Raymond was killed in action on 15 September 1916 during the Battle of the Somme. Raymond's death was shattering for Katharine. A few days after receiving the death notification, her father in law visited Katharine and recalled, "I have never seen anyone so stunned and shattered. All she wants to do is to die." Katharine never remarried, and Evelyn Waugh's biographer, Selina Hastings, commented that she "lived her life permanently in the shadow of her husband's death." Katharine converted to Roman Catholicism in 1923 and brought up her children in the Catholic faith. She arranged for a private chapel to be built in the manor house.

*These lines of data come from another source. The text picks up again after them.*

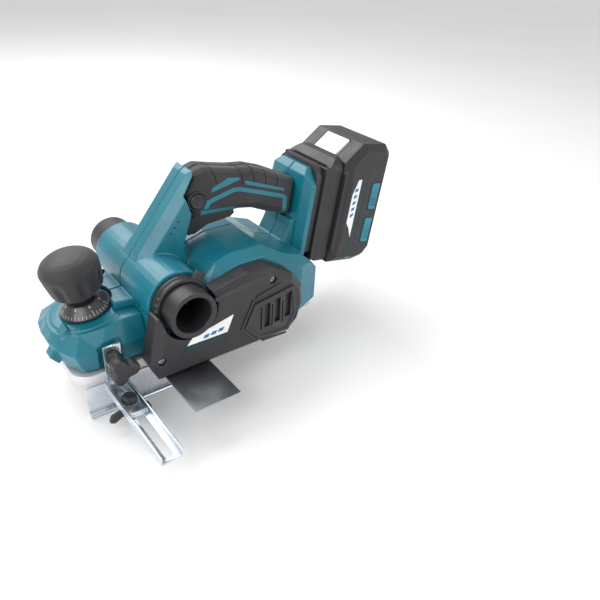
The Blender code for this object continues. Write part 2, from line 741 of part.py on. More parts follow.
def belt_outline(extra):
    """The belt's racetrack round both pulleys, at a distance from their faces."""
    first = (DRUM_X, DRUM_Z, DRUM_PULLEY_R + extra)
    second = (MOTOR_X, MOTOR_Z, MOTOR_PULLEY_R + extra)
    across = hypot(second[0] - first[0], second[1] - first[1])
    heading = atan2(second[1] - first[1], second[0] - first[0])
    lean = pi / 2 - atan2(first[2] - second[2], across)
    points = circle(first[:2], first[2], BELT_STEPS, heading + lean, 2 * pi - 2 * lean)
    points += circle(second[:2], second[2], BELT_STEPS, heading - lean, 2 * lean)
    return points


def make_drive_belt():
    outline = belt_outline(GAP + BELT_THICK)
    belt = side_prism("drive_belt", outline, BELT_OUT + BELT_MARGIN, BELT_IN - BELT_MARGIN)
    cut(belt, side_prism("inside", belt_outline(GAP), BELT_OUT, BELT_IN))
    return finish(belt, RUBBER)


# ---------------------------------------------------------------- motor

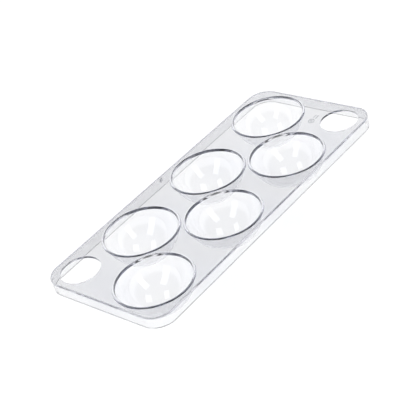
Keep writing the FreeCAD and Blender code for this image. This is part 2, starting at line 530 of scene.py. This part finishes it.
@dataclass
class Skirt(Region):
    """The wall that hangs from the plate's edge and runs all the way round."""

    edge_round: float = 0.15 * MM
    edge_steps: int = 4

    def build(self, finishes: list[bpy.types.Material]) -> bpy.types.Object:
        """Builds the wall as one closed ring, by taking its section round the tray's outline.

        Args:
            finishes: its materials, in the order of Face.

        Returns:
            The piece.
        """
        places = self.places
        mesh = bmesh.new()
        section = self.section(mesh)
        reach_x, reach_y = places.half_length - places.corner, places.half_width - places.corner
        bmesh.ops.translate(mesh, vec=(places.half_length, -reach_y, 0), verts=mesh.verts)
        runs = [((0, 1), reach_y), ((-1, 0), reach_x), ((0, -1), reach_y), ((1, 0), reach_x)]
        centres = [(1, 1), (-1, 1), (-1, -1), (1, -1)]
        for (way, reach), (side_x, side_y) in zip(runs, centres):
            straight = bmesh.ops.extrude_edge_only(mesh, edges=section)["geom"]
            ends = only(bmesh.types.BMVert, straight)
            bmesh.ops.translate(
                mesh, vec=(2 * reach * way[0], 2 * reach * way[1], 0), verts=ends,
            )
            section = only(bmesh.types.BMEdge, straight)
            turn = bmesh.ops.spin(
                mesh, geom=ends + section, cent=(side_x * reach_x, side_y * reach_y, 0),
                axis=(0, 0, 1), angle=math.tau / 4, steps=CORNER_STEPS,
            )
            section = only(bmesh.types.BMEdge, turn["geom_last"])
        bmesh.ops.remove_doubles(mesh, verts=mesh.verts, dist=WELD)
        bmesh.ops.recalc_face_normals(mesh, faces=mesh.faces)
        top = places.deck_bottom - WELD
        mark_meetings(mesh, lambda face: face.calc_center_median().z > top)
        nodes = sorted(node for node in frame["nodes"] if node.startswith("skirt_"))
        return self.piece("tray_skirt", mesh, nodes, finishes)

    def section(self, mesh: bmesh.types.BMesh) -> list[bmesh.types.BMEdge]:
        """Draws the wall's section in the XZ plane, with its outer face at x = 0.

        Args:
            mesh: the empty bmesh that it goes into.

        Returns:
            Its edges.
        """
        high, low = self.places.deck_bottom, self.places.skirt_bottom
        inside, small = -self.places.skirt_wall, self.edge_round
        start = mesh.verts.new((0, 0, high))
        at = straight_to(mesh, start, Vector((inside, 0, high)))
        at = straight_to(mesh, at, Vector((inside, 0, low + small)))
        at = arc_to(mesh, at, Vector((inside + small, 0, low + small)),
                    Vector((inside + small, 0, low)), self.edge_steps)
        at = straight_to(mesh, at, Vector((-small, 0, low)))
        at = arc_to(mesh, at, Vector((-small, 0, low + small)),
                    Vector((0, 0, low + small)), self.edge_steps)
        mesh.edges.new((at, start))
        return list(mesh.edges)


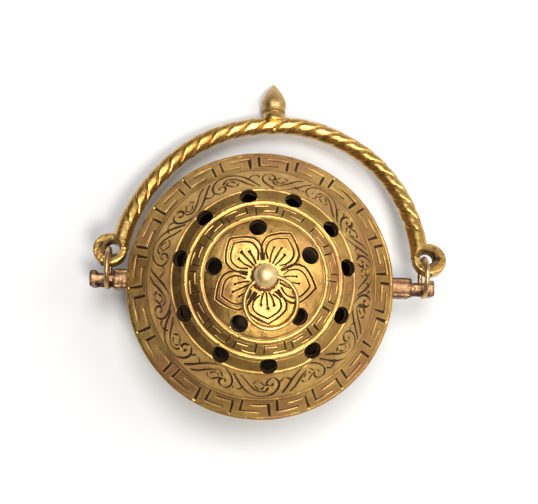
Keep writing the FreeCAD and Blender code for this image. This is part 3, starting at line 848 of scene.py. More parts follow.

Her two brothers having died, Katharine inherited Mells Manor after her parents' death. She welcomed many Catholic writers and thinkers such as Evelyn Waugh, Christopher Hollis, Douglas Woodruff, Siegfried Sassoon, Hilaire Belloc, Martin D'Arcy, and Ronald Knox. Katharine first met Evelyn Waugh on a Hellenic Cruise in September 1933 and struck up a close friendship that lasted until his death. In a letter to Katharine, Waugh revealed "There is no one whose opinion I value more than yours." She became godmother to Waugh's son, Auberon, and Waugh dedicated his biography of Ronald Knox to Katharine and Lady Daphne Acton. Another prominent convert, close friend and frequent visitor to Mells was the poet Siegfried Sassoon who was received into the Roman Catholic church in 1957 and later buried in St. Andrew's churchyard.
After the Second World War, in 1947, she welcomed Monsignor Ronald Knox to Mells as her unofficial private chaplain. Knox, himself a convert, had been Roman Catholic chaplain at the University of Oxford before the war. While a resident, Knox finished his re-translation of the Latin Vulgate Bible into English. Early in 1957, he was diagnosed with terminal cancer, and Katharine cared for him in person until his death later in the year. He was buried in the churchyard at St Andrew's, where Katharine was also buried on her death in 1976, at the age of 90.
Both Katharine and Raymond are portrayed in Phoebe Traquair's apse mural in All Saints, Thorney Hill, England.